** Task prompt **
Will you give the material below again, every line exactly as it is?

--

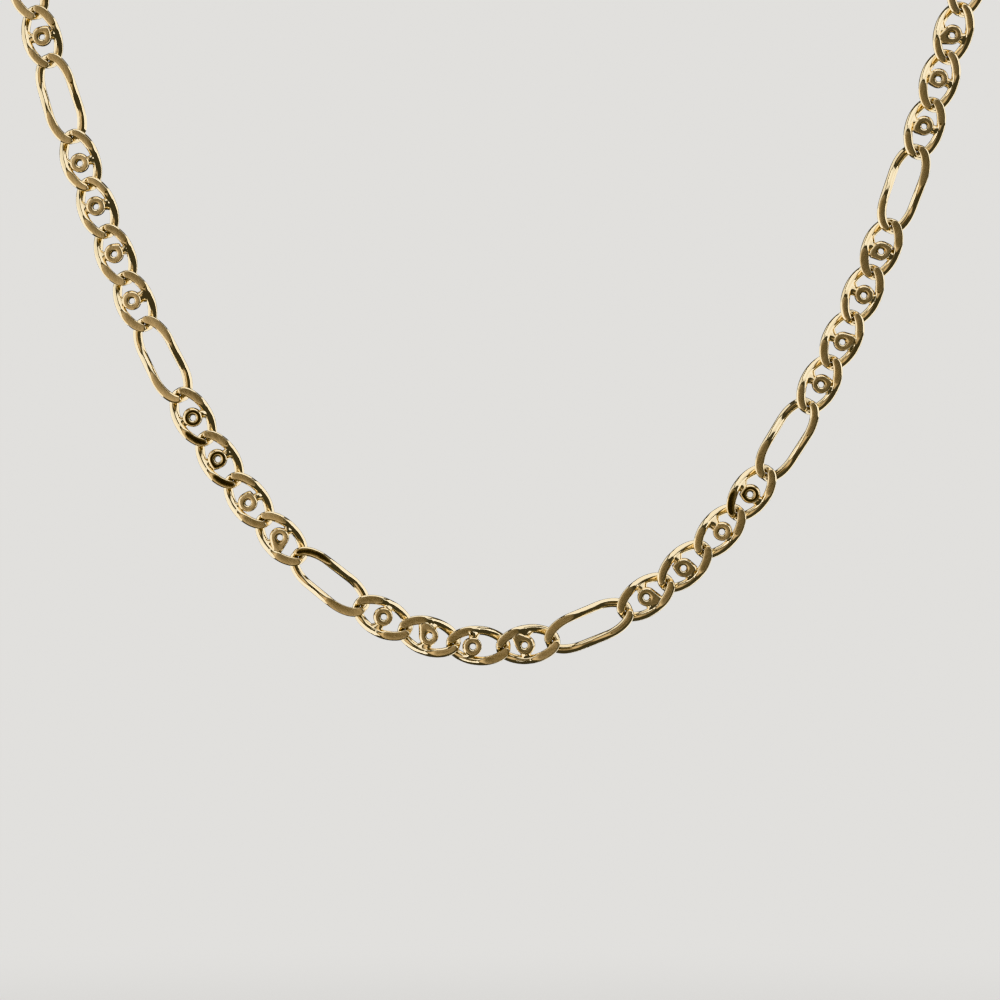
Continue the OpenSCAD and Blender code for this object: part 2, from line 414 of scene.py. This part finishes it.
# A link is an oval of wire, high on one side of each end and low on the other, ground flat on both faces.
# Each station's section is an ellipse whose height is cut by the flats' planes.
def linkPoints(isLong, lengths, tipInward, slopes, worn):
    x, y, z, outward, halfWidth, halfHeight = linkWire(isLong, lengths)
    # The flat's plane at each station, above and below, by the half of the link that it lies in
    half = (x < 0).astype(int)
    number = np.arange(len(lengths))[:, None]
    along, across = np.moveaxis(slopes[number, half], -1, 0)
    above = link["halfThickness"] + along[..., 0] * x + across[..., 0] * y - z
    below = link["backThickness"] + along[..., 1] * x + across[..., 1] * y + z
    edgeAbove, edgeBelow = (np.arcsin(np.clip(cut / halfHeight, *link["edgeSine"]))[..., None]
                            for cut in (above, below))
    rim, flat = np.array(link["rim"]), np.array(link["flat"])
    around = np.concatenate([
        -edgeBelow + (edgeBelow + edgeAbove) * rim,
        edgeAbove + (np.pi - 2 * edgeAbove) * flat,
        np.pi - edgeAbove + (edgeBelow + edgeAbove) * rim,
        np.pi + edgeBelow + (np.pi - 2 * edgeBelow) * flat], -1)
    offset = halfWidth[..., None] * np.cos(around)
    inward = tipInward / link["endWire"] * 2 * np.exp(-(y / link["tipReach"]) ** 2)
    offset += np.minimum(offset, 0) * inward[..., None]
    height = lesser(halfHeight[..., None] * np.sin(around), above[..., None])
    height = -lesser(-height, below[..., None])
    points = np.stack([
        x[..., None] + outward[..., :1] * offset,
        y[..., None] + outward[..., 1:] * offset,
        z[..., None] + height], -1)
    # The columns inside a flat are ground where the wire stands above the flat's plane
    isCutAbove, isCutBelow = above < link["leastCut"] * halfHeight, below < link["leastCut"] * halfHeight
    ground = np.zeros(points.shape[:3])
    upper, lower = len(rim) + 1, 2 * len(rim) + len(flat) + 1
    ground[..., upper:upper + len(flat) - 2] = (
        (isCutAbove & np.roll(isCutAbove, -1, 1)) * worn[number, half])[..., None]
    ground[..., lower:lower + len(flat) - 2] = (isCutBelow & np.roll(isCutBelow, -1, 1))[..., None]
    # How deep in a joint a point is, which sets the painted shade there, falls off as exp(-distance squared)
    # from the middle of the joint
    jointX = (lengths / 2 - chain["endWire"] - chain["jointGap"] / 2)[:, None, None]
    fromJoint = np.stack([np.abs(points[..., 0]) - jointX, points[..., 1], points[..., 2]], -1)
    hollow = np.exp(-((fromJoint / link["hollow"]) ** 2).sum(-1))
    return points, ground, hollow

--

** Final answer **
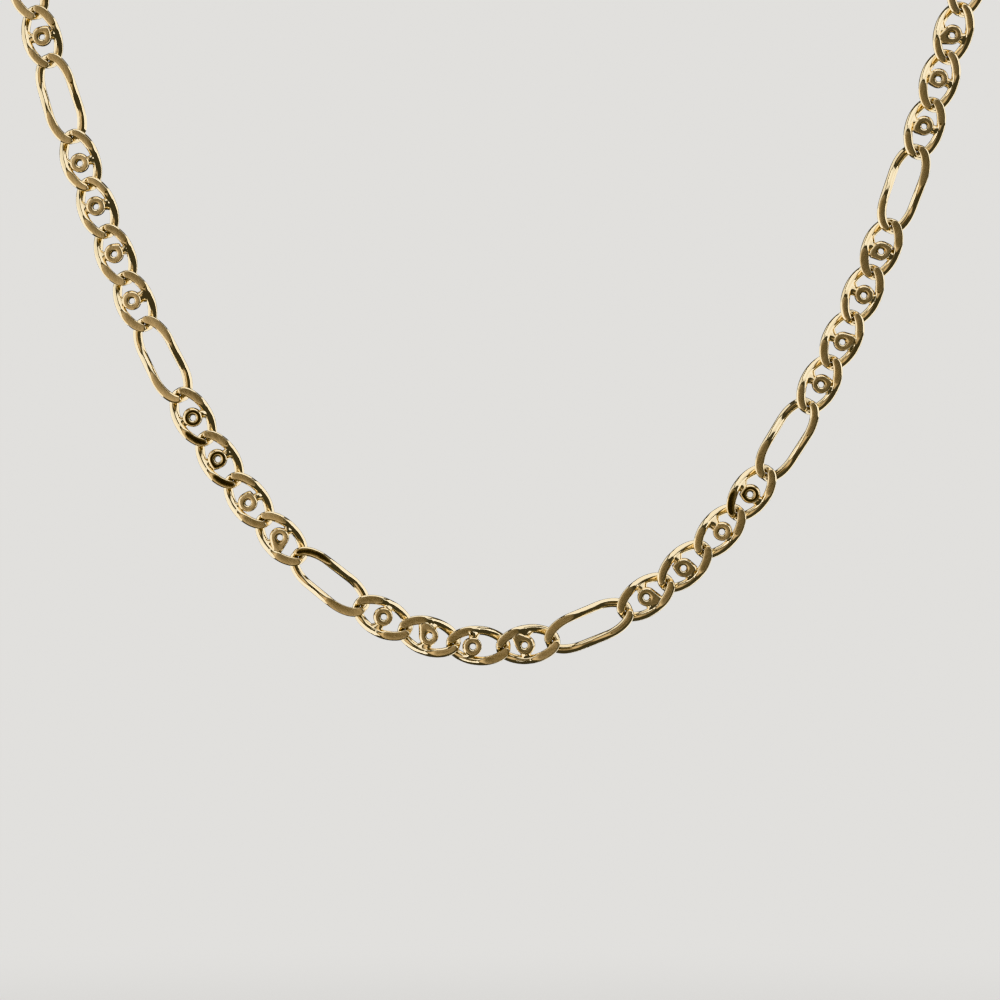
Continue the OpenSCAD and Blender code for this object: part 2, from line 414 of scene.py. This part finishes it.
# A link is an oval of wire, high on one side of each end and low on the other, ground flat on both faces.
# Each station's section is an ellipse whose height is cut by the flats' planes.
def linkPoints(isLong, lengths, tipInward, slopes, worn):
    x, y, z, outward, halfWidth, halfHeight = linkWire(isLong, lengths)
    # The flat's plane at each station, above and below, by the half of the link that it lies in
    half = (x < 0).astype(int)
    number = np.arange(len(lengths))[:, None]
    along, across = np.moveaxis(slopes[number, half], -1, 0)
    above = link["halfThickness"] + along[..., 0] * x + across[..., 0] * y - z
    below = link["backThickness"] + along[..., 1] * x + across[..., 1] * y + z
    edgeAbove, edgeBelow = (np.arcsin(np.clip(cut / halfHeight, *link["edgeSine"]))[..., None]
                            for cut in (above, below))
    rim, flat = np.array(link["rim"]), np.array(link["flat"])
    around = np.concatenate([
        -edgeBelow + (edgeBelow + edgeAbove) * rim,
        edgeAbove + (np.pi - 2 * edgeAbove) * flat,
        np.pi - edgeAbove + (edgeBelow + edgeAbove) * rim,
        np.pi + edgeBelow + (np.pi - 2 * edgeBelow) * flat], -1)
    offset = halfWidth[..., None] * np.cos(around)
    inward = tipInward / link["endWire"] * 2 * np.exp(-(y / link["tipReach"]) ** 2)
    offset += np.minimum(offset, 0) * inward[..., None]
    height = lesser(halfHeight[..., None] * np.sin(around), above[..., None])
    height = -lesser(-height, below[..., None])
    points = np.stack([
        x[..., None] + outward[..., :1] * offset,
        y[..., None] + outward[..., 1:] * offset,
        z[..., None] + height], -1)
    # The columns inside a flat are ground where the wire stands above the flat's plane
    isCutAbove, isCutBelow = above < link["leastCut"] * halfHeight, below < link["leastCut"] * halfHeight
    ground = np.zeros(points.shape[:3])
    upper, lower = len(rim) + 1, 2 * len(rim) + len(flat) + 1
    ground[..., upper:upper + len(flat) - 2] = (
        (isCutAbove & np.roll(isCutAbove, -1, 1)) * worn[number, half])[..., None]
    ground[..., lower:lower + len(flat) - 2] = (isCutBelow & np.roll(isCutBelow, -1, 1))[..., None]
    # How deep in a joint a point is, which sets the painted shade there, falls off as exp(-distance squared)
    # from the middle of the joint
    jointX = (lengths / 2 - chain["endWire"] - chain["jointGap"] / 2)[:, None, None]
    fromJoint = np.stack([np.abs(points[..., 0]) - jointX, points[..., 1], points[..., 2]], -1)
    hollow = np.exp(-((fromJoint / link["hollow"]) ** 2).sum(-1))
    return points, ground, hollow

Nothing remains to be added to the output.